Luis Vuitton owner LVMH reported a 17 per cent jump in sales last month amid the rebound in China’s luxury market.
Burberry said accessories like bags, scarves and belts, as well as its famous trench coat, were selling well in its last update.
It counts high-profile figures like Tottenham Hotspur striker Son Heung-min and singers Shakira and Burna Boy among the faces of its campaigns.
Susannah Streeter, head of money and markets at Hargreaves Lansdown, said Burberry’s customers have “wealthy layers of protection” from inflation.
She said: “The return of the high spending Chinese tourists to domestic stores but also international outlets has been long awaited and any signs of a weaker than expected rebound is unlikely to be well received.
“Although an expected slowdown in the key markets may not bode well for other mid-range clothing brands, Burberry’s core customers have wealthy layers of protection from inflationary pressures.
“Instead, keeping the brand in favour with demanding fashionistas is much more important and while those elevation efforts don’t come cheap, the creative focus has been reaping rewards.

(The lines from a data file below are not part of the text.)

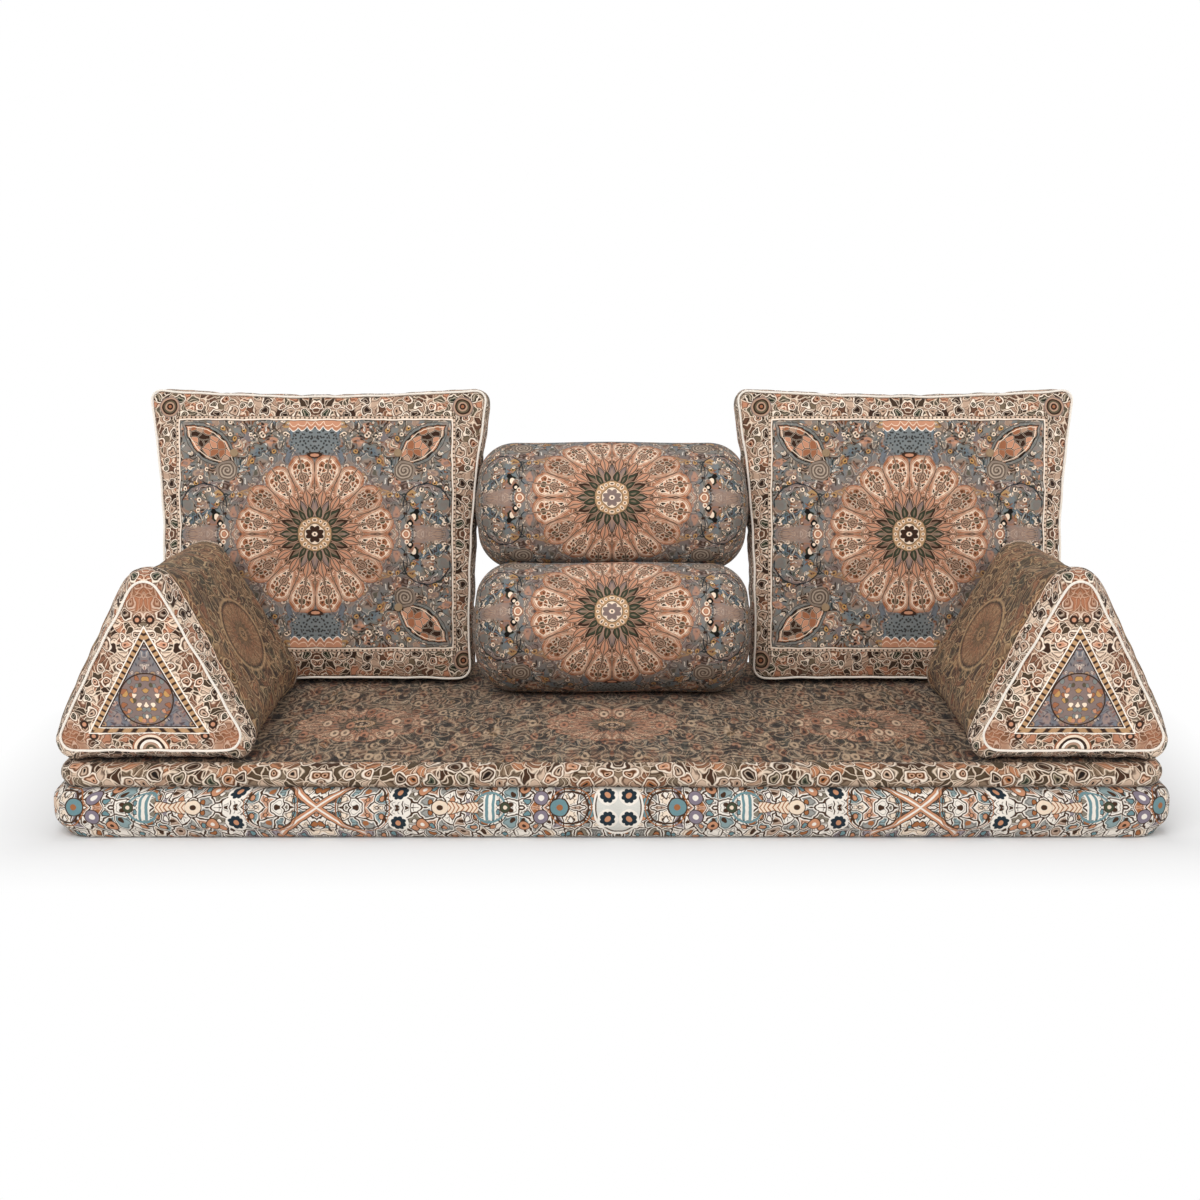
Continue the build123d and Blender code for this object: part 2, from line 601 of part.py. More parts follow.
def make_armrest(side, place):
    front, rear = armrest_ends(0)
    front_hollow, rear_hollow = armrest_ends(FABRIC)
    cavity = armrest_body(FABRIC) + front_hollow + rear_hollow
    front_fill, rear_fill = armrest_ends(COVER_AND_GAP)
    outer = armrest_side_plane()
    pocket = outer * zip_pocket(ARMREST_ZIP_LENGTH)
    name = f"armrest_{side}"
    save(f"{name}_wrap", place(armrest_body(0) - cavity - pocket))
    save(f"{name}_end_panels", place(front - cavity), place(rear - cavity))
    out, ahead = piping_seat(ARMREST_PIPING_TILT)
    rims = [armrest_outline(-ahead, 0.0, 0.0, -out),
            armrest_outline(ARMREST_LENGTH + ahead, 0.0, 1.0, -out)]
    save(f"{name}_piping", *(place(tube_round(rim)) for rim in rims))
    save(f"{name}_foam_core", place(armrest_body(COVER_AND_GAP) + front_fill + rear_fill - pocket))
    save_zip(name, ARMREST_ZIP_LENGTH, lambda shape: place(outer * shape))


def make_armrests():
    lean = math.radians(CUSHION_LEAN)
    out, ahead = piping_seat(CUSHION_PIPING_TILT)
    drop = CUSHION_BOTTOM_SAG + CUSHION_SETTLE + out
    cushion_front_y = (cushion_seat()[1] - (CUSHION_GUSSET / 2 + ahead) * math.cos(lean)
                       - drop * math.sin(lean) - PIPING_RADIUS)
    x = MATTRESS_WIDTH / 2 - ARMREST_SIDE_MARGIN - ARMREST_BODY_WIDTH / 2
    y = cushion_front_y - ARMREST_CUSHION_GAP - ARMREST_BACK_CROWN - ARMREST_LENGTH
    seat = Pos(x, y, SEAT_HEIGHT)
    make_armrest("right", lambda shape: seat * shape)
    make_armrest("left", lambda shape: mirror(seat * shape, about=Plane.YZ))


make_mattress()
make_bolsters()
make_cushions()
make_armrests()
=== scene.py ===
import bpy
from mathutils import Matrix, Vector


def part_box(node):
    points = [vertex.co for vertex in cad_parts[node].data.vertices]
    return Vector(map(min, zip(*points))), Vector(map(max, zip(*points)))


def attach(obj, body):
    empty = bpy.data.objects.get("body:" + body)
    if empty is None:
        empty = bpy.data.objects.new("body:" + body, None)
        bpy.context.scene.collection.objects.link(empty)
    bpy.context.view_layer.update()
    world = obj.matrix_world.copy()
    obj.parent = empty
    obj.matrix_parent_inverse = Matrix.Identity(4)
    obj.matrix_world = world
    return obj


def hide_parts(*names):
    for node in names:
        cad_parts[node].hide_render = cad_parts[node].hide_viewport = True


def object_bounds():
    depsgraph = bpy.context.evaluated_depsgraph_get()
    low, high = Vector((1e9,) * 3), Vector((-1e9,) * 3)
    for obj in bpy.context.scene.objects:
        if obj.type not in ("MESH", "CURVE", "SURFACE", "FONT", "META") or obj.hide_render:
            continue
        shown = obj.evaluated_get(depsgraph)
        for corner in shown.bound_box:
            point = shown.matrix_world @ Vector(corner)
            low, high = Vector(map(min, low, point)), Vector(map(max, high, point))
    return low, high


bl_info = {
    "name": "Majlis floor sofa",
    "version": (1, 0, 0),
    "blender": (4, 5, 0),
    "location": "3D View > Sidebar > Sofa",
    "description": "Makes the stuffed, printed covers of a majlis floor sofa round its fixed construction",
    "category": "Object",
}

import math

import bmesh
import bpy
import numpy as np
from bpy.props import FloatProperty, FloatVectorProperty, IntProperty, PointerProperty
from bpy.types import Operator, Panel, PropertyGroup
from mathutils import Vector

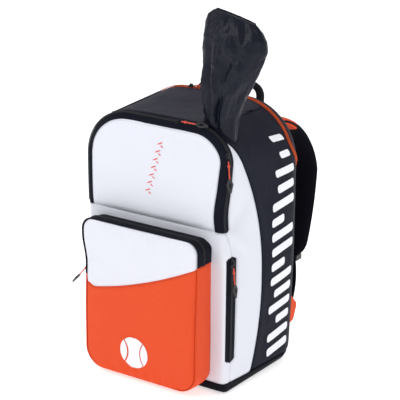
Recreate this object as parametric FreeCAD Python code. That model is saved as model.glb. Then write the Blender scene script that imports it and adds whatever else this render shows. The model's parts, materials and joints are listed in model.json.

“Burberry’s all-important leather bags and coats have been selling well, a trend which will be closely watched for any signs of strain.”
The company is expected to report group revenues of £3.1 billion for the full year, up from £2.8 billion the previous year, according to a consensus compiled by analysts.
It is also predicted to report an operating profit of £640 million, up from £530 million a year ago.
Burberry’s share price neared an all-time high earlier this year as investors cashed in on the profitable firm.